404s are either dead links or something looked like a link to PhpDig so PhpDig tried to crawl it.
Optimizing tables...
Indexation terminée !
---------------------------------------------

I forgot to mention: I am using IIS on Win 2000 Server. Here's my phpinfo page if that is of any help for you:

http://www.santeestrie.qc.ca/phpinfo.php

I know IIS isn't the best web server but I don't have the choice. Of course, I prefer Apache on Linux over IIS but...

hendrix
02-11-2005, 03:50 PM
by the way, how come your phpdig installation didn't crawl www.iugs.ca and stopped after the first page?

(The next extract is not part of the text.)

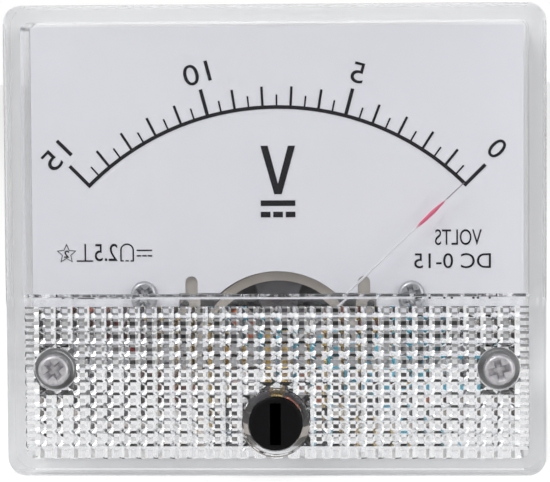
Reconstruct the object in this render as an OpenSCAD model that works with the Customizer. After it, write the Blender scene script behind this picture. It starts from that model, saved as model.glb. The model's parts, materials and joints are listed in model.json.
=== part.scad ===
// Analog panel meter: a moving-coil movement behind a clear moulded cover,
// in a white base with a round barrel that passes through the panel.
// The part is drawn looking at its face: x to the right, y up, z towards the
// viewer, z = 0 on the panel. seen_from_front() turns that into the part frame.

/* [Case] */
// Width of the face
face_w = 64; // [62:0.5:66]
// Height of the face
face_h = 56; // [55:0.5:58]
// Radius of the upright corners
corner_r = 2.4; // [1.5:0.1:3]
// Thickness of the cover's side walls
wall = 2; // [1.6:0.1:2.2]
// Thickness of the base flange
flange_t = 3; // [2.5:0.1:3.5]
// Height of the window above the panel
front_z = 15.5; // [15:0.1:16.5]
// Height of the patterned band above the panel
band_z = 14; // [13.8:0.1:14.2]
// Diameter of the barrel behind the panel
barrel_d = 51; // [51:0.5:52]
// Depth of the barrel behind the panel
barrel_depth = 25; // [25:0.5:28]

/* [Prism pattern] */
// Column spacing of the moulded prisms
prism_w = 2.02; // [1.9:0.01:2.2]
// Row spacing of the moulded prisms
prism_h = 1.54; // [1.4:0.01:1.6]
// Depth of the grooves between the prisms
prism_d = 1.15; // [0.8:0.05:1.2]
// Share of a prism that is flat
prism_flat = 0.32; // [0.26:0.02:0.5]

/* [Dial] */
// Radius of the middle of the scale line
scale_r = 32; // [30:0.1:33]
// Half of the angle that the scale spans
scale_half = 45; // [40:1:46]
// Number of scale divisions
divisions = 30; // [10:10:40]
// 1 puts zero at the right of the dial, -1 at the left
zero_side = 1; // [-1:2:1]

/* [Movement] */
// Length of the needle from the pivot to its tip
needle_r = 30.8; // [28:0.1:31]
// Outer radius of the yoke ring
ring_r = 10.25; // [10.2:0.05:10.5]
// Degrees that the resting needle stands above the zero mark
rest_error = 0.6; // [0:0.1:1]
// Radius of the magnet core
core_r = 6.4; // [6:0.1:6.5]
// Turns in a hairspring
spring_turns = 4; // [3:1:5]

/* [Hidden] */

$fn = 48;
eps = 0.01;            // overshoot of a cutting tool past a face

// Face and barrel: the barrel axis is the origin, and the face sits above it
face_y = 1.8;
barrel_r = barrel_d / 2;
barrel_wall = 1.8;
floor_t = 2;
cavity_r = barrel_r - barrel_wall;
floor_z = -barrel_depth + floor_t;

// Cover
window_t = 2;
band_web = 1.25;
prism_tip_z = band_z - band_web - prism_d;
edge_r = 0.8;
step_top_y = -4.7;
step_bottom_y = -5.9;
inner_step_y = -5.9;
inner_step_run = 1.5;   // keeps the inner slope parallel to the outer one
cover_base_z = flange_t + 0.05;   // the posts take the load, and the rim stays just clear
band_bottom_y = face_y - face_h / 2;
collar_r = 4;
collar_top_z = 15.5;
adjuster_boss_z = 11.2;

// Screws that hold the cover, and the mounting studs on the same axes
cover_screw_x = 26.45;
cover_screw_y = -13.5;
screw_boss_r = 2.6;
screw_well_r = 2.35;
screw_well_z = 13;
pillar_top_z = 11;

// Axis of the movement and of the zero adjuster
pivot_y = -12.6;
scale_y = -14.4;
adjuster_y = -19.7;
crank_r = 0.55;        // offset of the adjuster's pin
pin_r = 0.4;

// Depths, from the dial back to the rear bearing
dial_z = 7.2;
dial_t = 0.5;
bracket_t = 0.5;
bracket_z = dial_z - dial_t;
opening_half = 11.9;    // half width of the opening at the foot of the dial
opening_top_y = -4.8;
notch_x = 10.4;
ring_front_z = 5;
ring_back_z = -4.6;
ring_wall = 1.1;
core_half = 4.4;
former_half_x = 6.9;
former_half_z = 5;
former_t = 0.35;
coil_out_x = 8.1;
coil_out_z = 6.2;
coil_half_y = 1.3;
frame_back_z = -10;
frame_front_z = -8.2;
bridge_z = 8.2;
bridge_t = 0.7;
lever_z = 9;
lever_t = 0.4;
needle_z = 9;
needle_t = 0.2;
pillar_x = 12.6;       // posts of the frame that carry the bridge
ear_x = 16.5;          // screws that hold the frame in the base
dial_screw_x = 16.1;
dial_screw_y = -4.9;
dial_screw_head_r = 1.6;

// Needle at zero, from the place of the zero mark as seen from the pivot
pointer_zero = zero_side * (atan2(scale_r * sin(scale_half),
    scale_r * cos(scale_half) + scale_y - pivot_y) - rest_error);

// Stops for the needle
stop_angle = 57.9;
stop_radius = 13.24;

// Terminals
terminal_x = 11;
terminal_y = 8;
terminal_r = 2;
terminal_end_z = -40.5;
neck_half = 0.55;

module seen_from_front() rotate([90, 0, 0]) children();

module at(x, y, z = 0) translate([x, y, z]) children();

module at_pivot(z = 0) at(0, pivot_y, z) children();

// A disc from z0 to z1
module disc(r, z0, z1) at(0, 0, z0) cylinder(r = r, h = z1 - z0);

// A rectangle with round corners, centred
module rounded(w, h, r) {
    square([w - 2 * r, h], center = true);
    square([w, h - 2 * r], center = true);
    for (sx = [-1, 1], sy = [-1, 1])
        translate([sx * (w / 2 - r), sy * (h / 2 - r)]) circle(r);
}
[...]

soryr for my english, I usually speak french ;)

hendrix
02-11-2005, 03:55 PM
I've made a small donation through 2Checkout, I think PhpDig is great (and IIS is crap). I have it installed over a few other sites (running Apache on Linux) and never had any problems... except on IIS, as with most php scripts out there.

I have phpdig over there:

http://www.emusicmag.com
http://www.soundfontdepot.com
http://www.mididepot.com

and should soon be there:

http://www.homemusician.net

keep up the good work :)

Charter
02-11-2005, 04:16 PM
Thanks! I want to say that is almost smells like a FP (http://www.phpdig.net/forum/showthread.php?t=190) issue, but I didn't see any FP reference in your phpinfo. If you do a manual HEAD request, does it give a clue? To index just one page, use zero, zero, no in the admin panel.

hendrix
02-14-2005, 08:52 AM
I don't think it's a FP issue since PhpDig and www.iugs.ca are not hosted on the same server.

hendrix
02-14-2005, 07:07 PM
Hey when I try to index using the server's ip address, it works!

Could it be my host that can't resolve www.iugs.ca's ip?

hendrix
02-15-2005, 05:58 AM
Ha! I was right.

I called my provider this morning and www.iugs.ca used to be hosted on their server. They still had an entry in their "hosts" file pointing to the wrong IP. They removed it and it worked instantly.

So I guess that would be a good idea to try spider an IP instead of a full URL when trying to figure out a problem of this nature.